Recently, a novel hybrid method for modeling marine controlled  source electromagnetics (CSEM), simplified integral equation (SIE) modeling, has shown very promising results in a simplistic 2D setting (Bakr and Mannseth 2009). SIE replaces the computationally intensive part of rigorous integral equation (IE) modeling by an approximate method.

Many 3D CSEM applications are characterized by use of a large number of grid cells in the discretized model of the target. This puts extra emphasis on computational cost and complexity. With finite difference methods the computational domain is larger than the target itself. An advantage, however, is that the corresponding coefficient matrix is sparse. With integral equation (IE) methods only the target needs to be discretized. A disadvantage is that the corresponding coefficient matrix is dense.

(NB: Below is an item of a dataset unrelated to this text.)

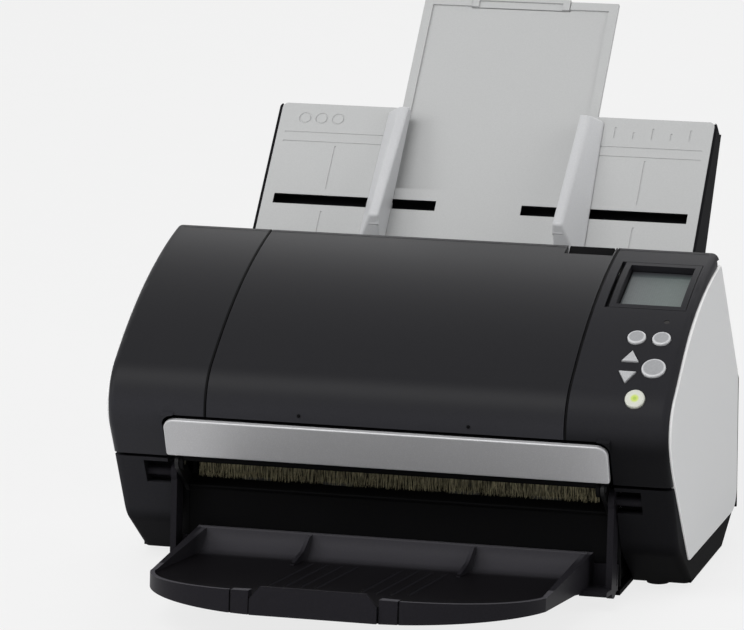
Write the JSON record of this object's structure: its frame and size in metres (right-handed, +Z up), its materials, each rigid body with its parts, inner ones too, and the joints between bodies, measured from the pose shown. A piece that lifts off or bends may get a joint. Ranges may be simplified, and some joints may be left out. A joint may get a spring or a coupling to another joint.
{
  "type": "document scanner",
  "caption": "Sheet-fed desktop document scanner with a hinged front cover, operator panel, sloping paper chute with side guides, and a fold-down stacker.",
  "frame": {"origin": "on the table, at the middle of the whole footprint", "axes": "+Z up, -Y to the front where the sheets come out, +X to the operator's right"},
  "size_m": [0.3, 0.4282, 0.2693],
  "materials": {
    "black_inner": "matt moulded ABS",
    "black_shell": "satin moulded ABS",
    "board_green": "solder mask",
    "bristle": "conductive fibre",
    "gear_plastic": "natural acetal",
    "glass_clear": "polished",
    "key_silver": "satin silver paint",
    "key_white": "translucent white, lit from behind",
    "lamp_amber": "tinted lens, unlit",
    "light_grey": "satin light grey ABS",
    "motor_metal": "plated can",
    "rubber": "matt",
    "screw_metal": "black zinc",
    "silver_paint": "satin silver-grey paint on ABS",
    "steel_shaft": "ground steel",
    "steel_sheet": "zinc plated sheet",
    "window_clear": "clear acrylic over the display"
  },
  "bodies": {
    "housing": {"base_pan": "black_shell", "rubber_feet": "rubber", "front_pillar_left": "black_shell", "front_pillar_right": "black_shell", "side_panel_left": "silver_paint", "side_panel_right": "silver_paint", "side_frame_left": "steel_sheet", "side_frame_right": "steel_sheet", "rear_cover": "black_shell", "screws": "screw_metal", "hinge_pins": "steel_shaft", "lower_paper_guide": "black_inner", "exit_wall": "black_inner", "rear_scan_unit": "black_inner", "rear_scan_glass": "glass_clear", "main_board": "board_green", "rear_sockets": "motor_metal", "drive_motor": "motor_metal", "pick_motor": "motor_metal", "chute_backing": "black_shell", "chute_face": "light_grey"},
    "cover": {"front_cover": "black_shell", "front_cover_left": "black_shell", "operator_panel": "black_shell", "exit_bar": "silver_paint", "cover_frame": "black_inner", "upper_paper_guide": "black_inner", "front_scan_unit": "black_inner", "front_scan_glass": "glass_clear", "exit_brush": "bristle", "display_module": "black_shell", "display_window": "window_clear", "panel_board": "board_green", "check_lamp": "lamp_amber"},
    "release_lever": {"cover_release_lever": "black_shell"},
    "latch": {"latch_hooks": "black_inner"},
    "menu_key": {"menu_button": "key_silver"},
    "stop_key": {"stop_button": "key_silver"},
    "scan_key": {"scan_button": "key_silver"},
    "power_key": {"power_button": "key_white"},
    "up_key": {"up_button": "key_silver"},
    "down_key": {"down_button": "key_silver"},
    "pick": {"pick_roller": "steel_shaft"},
    "brake": {"brake_roller": "steel_shaft"},
    "feed": {"feed_roller": "steel_shaft", "feed_gear": "gear_plastic"},
    "eject": {"eject_roller": "steel_shaft", "eject_gear": "gear_plastic"},
    "feed_pinch": {"feed_pinch_rollers": "steel_shaft"},
    "eject_pinch": {"eject_pinch_rollers": "steel_shaft"},
    "pinion": {"motor_pinion": "gear_plastic"},
    "idler": {"idler_gear": "gear_plastic"},
    "guide_left": {"side_guide_left": "light_grey"},
    "guide_right": {"side_guide_right": "light_grey"},
    "guide_wheel": {"guide_pinion": "gear_plastic"},
    "extension": {"chute_extension": "light_grey"},
    "extension_tip": {"second_extension": "light_grey"},
    "stacker": {"stacker_tray": "black_shell"},
    "drawer": {"stacker_extension": "black_shell"},
    "stopper": {"stacker_stopper": "black_shell"}
  },
  "joints": [
    {"name": "cover_hinge", "type": "hinge", "parent": "housing", "child": "cover", "pos_m": [0, -0.07111, 0.062], "axis": [1, 0, 0], "range_deg": [0, 60]},
    {"name": "release_lever_pivot", "type": "hinge", "parent": "cover", "child": "release_lever", "pos_m": [0.081, 0.01338, 0.153], "axis": [1, 0, 0], "range_deg": [-8, 0], "stiffness_Nm_per_rad": 0.3},
    {"name": "latch_shaft_turn", "type": "hinge", "parent": "cover", "child": "latch", "pos_m": [0, 0.01138, 0.1135], "axis": [1, 0, 0], "range_deg": [-5, 0]},
    {"name": "menu_press", "type": "slide", "parent": "cover", "child": "menu_key", "axis": [0, -0.4962, 0.8682], "range_m": [-0.0008, 0], "stiffness_N_per_m": 1500},
    {"name": "stop_press", "type": "slide", "parent": "cover", "child": "stop_key", "axis": [0, -0.4962, 0.8682], "range_m": [-0.0008, 0], "stiffness_N_per_m": 1500},
    {"name": "scan_press", "type": "slide", "parent": "cover", "child": "scan_key", "axis": [0, -0.5653, 0.8249], "range_m": [-0.0008, 0], "stiffness_N_per_m": 1500},
    {"name": "power_press", "type": "slide", "parent": "cover", "child": "power_key", "axis": [0, -0.7515, 0.6597], "range_m": [-0.0008, 0], "stiffness_N_per_m": 1500},
    {"name": "up_press", "type": "slide", "parent": "cover", "child": "up_key", "axis": [0, -0.5453, 0.8383], "range_m": [-0.0008, 0], "stiffness_N_per_m": 1500},
    {"name": "down_press", "type": "slide", "parent": "cover", "child": "down_key", "axis": [0, -0.583, 0.8125], "range_m": [-0.0008, 0], "stiffness_N_per_m": 1500},
    {"name": "pick_spin", "type": "hinge", "parent": "housing", "child": "pick", "pos_m": [0, 0.03726, 0.07405], "axis": [1, 0, 0], "continuous": true},
    {"name": "brake_spin", "type": "hinge", "parent": "cover", "child": "brake", "pos_m": [0, 0.02838, 0.09451], "axis": [1, 0, 0], "continuous": true},
    {"name": "feed_spin", "type": "hinge", "parent": "housing", "child": "feed", "pos_m": [0, 0.00631, 0.06498], "axis": [1, 0, 0], "continuous": true},
    {"name": "eject_spin", "type": "hinge", "parent": "housing", "child": "eject", "pos_m": [0, -0.04179, 0.04519], "axis": [1, 0, 0], "continuous": true},
    {"name": "feed_pinch_spin", "type": "hinge", "parent": "cover", "child": "feed_pinch", "pos_m": [0, 0.00022, 0.07902], "axis": [1, 0, 0], "continuous": true},
    {"name": "eject_pinch_spin", "type": "hinge", "parent": "cover", "child": "eject_pinch", "pos_m": [0, -0.04692, 0.05703], "axis": [1, 0, 0], "continuous": true},
    {"name": "pinion_spin", "type": "hinge", "parent": "housing", "child": "pinion", "pos_m": [-0.117, 0.02163, 0.05212], "axis": [1, 0, 0], "continuous": true},
    {"name": "idler_spin", "type": "hinge", "parent": "housing", "child": "idler", "pos_m": [-0.117, -0.01774, 0.05509], "axis": [1, 0, 0], "continuous": true},
    {"name": "guide_right_slide", "type": "slide", "parent": "housing", "child": "guide_right", "axis": [1, 0, 0], "range_m": [-0.0235, 0.0605]},
    {"name": "guide_left_slide", "type": "slide", "parent": "housing", "child": "guide_left", "axis": [-1, 0, 0], "range_m": [-0.0235, 0.0605]},
    {"name": "guide_pinion_spin", "type": "hinge", "parent": "housing", "child": "guide_wheel", "pos_m": [0, 0.11554, 0.1649], "axis": [0, -0.7373, 0.6756], "range_deg": [-497.2, 194.4]},
    {"name": "extension_slide", "type": "slide", "parent": "housing", "child": "extension", "axis": [0, 0.6756, 0.7373], "range_m": [-0.1, 0]},
    {"name": "extension_tip_slide", "type": "slide", "parent": "extension", "child": "extension_tip", "axis": [0, 0.6756, 0.7373], "range_m": [0, 0.07]},
    {"name": "stacker_hinge", "type": "hinge", "parent": "housing", "child": "stacker", "pos_m": [0, -0.06312, 0.0545], "axis": [1, 0, 0], "range_deg": [-96, 0]},
    {"name": "stacker_drawer_slide", "type": "slide", "parent": "stacker", "child": "drawer", "axis": [0, -0.9938, 0.1115], "range_m": [0, 0.06]},
    {"name": "stopper_hinge", "type": "hinge", "parent": "drawer", "child": "stopper", "pos_m": [0, -0.20898, 0.0285], "axis": [1, 0, 0], "range_deg": [0, 90]}
  ],
  "couplings": [
    {"joint": "eject_spin", "follows": "feed_spin", "ratio": 1},
    {"joint": "idler_spin", "follows": "feed_spin", "ratio": -0.85714},
    {"joint": "pinion_spin", "follows": "feed_spin", "ratio": -1.5},
    {"joint": "guide_left_slide", "follows": "guide_right_slide", "ratio": 1},
    {"joint": "guide_pinion_spin", "follows": "guide_right_slide", "rad_per_m": -142.86},
    {"joint": "latch_shaft_turn", "follows": "release_lever_pivot", "ratio": 0.625}
  ]
}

We assess the computational cost and complexity of SIE modeling and compare its computational performance to IE modeling for a typical CSEM application in two ways. Firstly, we quantify the theoretical computational performance by analyzing the algorithms and subsequently calculating the number of floating point operations per iteration. Secondly, we observe the number of iterations required to numerically solve a sample of representative problems, and the corresponding CPU times.

It is shown that the theoretical number of floating point operations per iteration with SIE modeling is orders of magnitude smaller than that with IE modeling. A similar computational advantage of SIE over IE is found from the numerical simulations.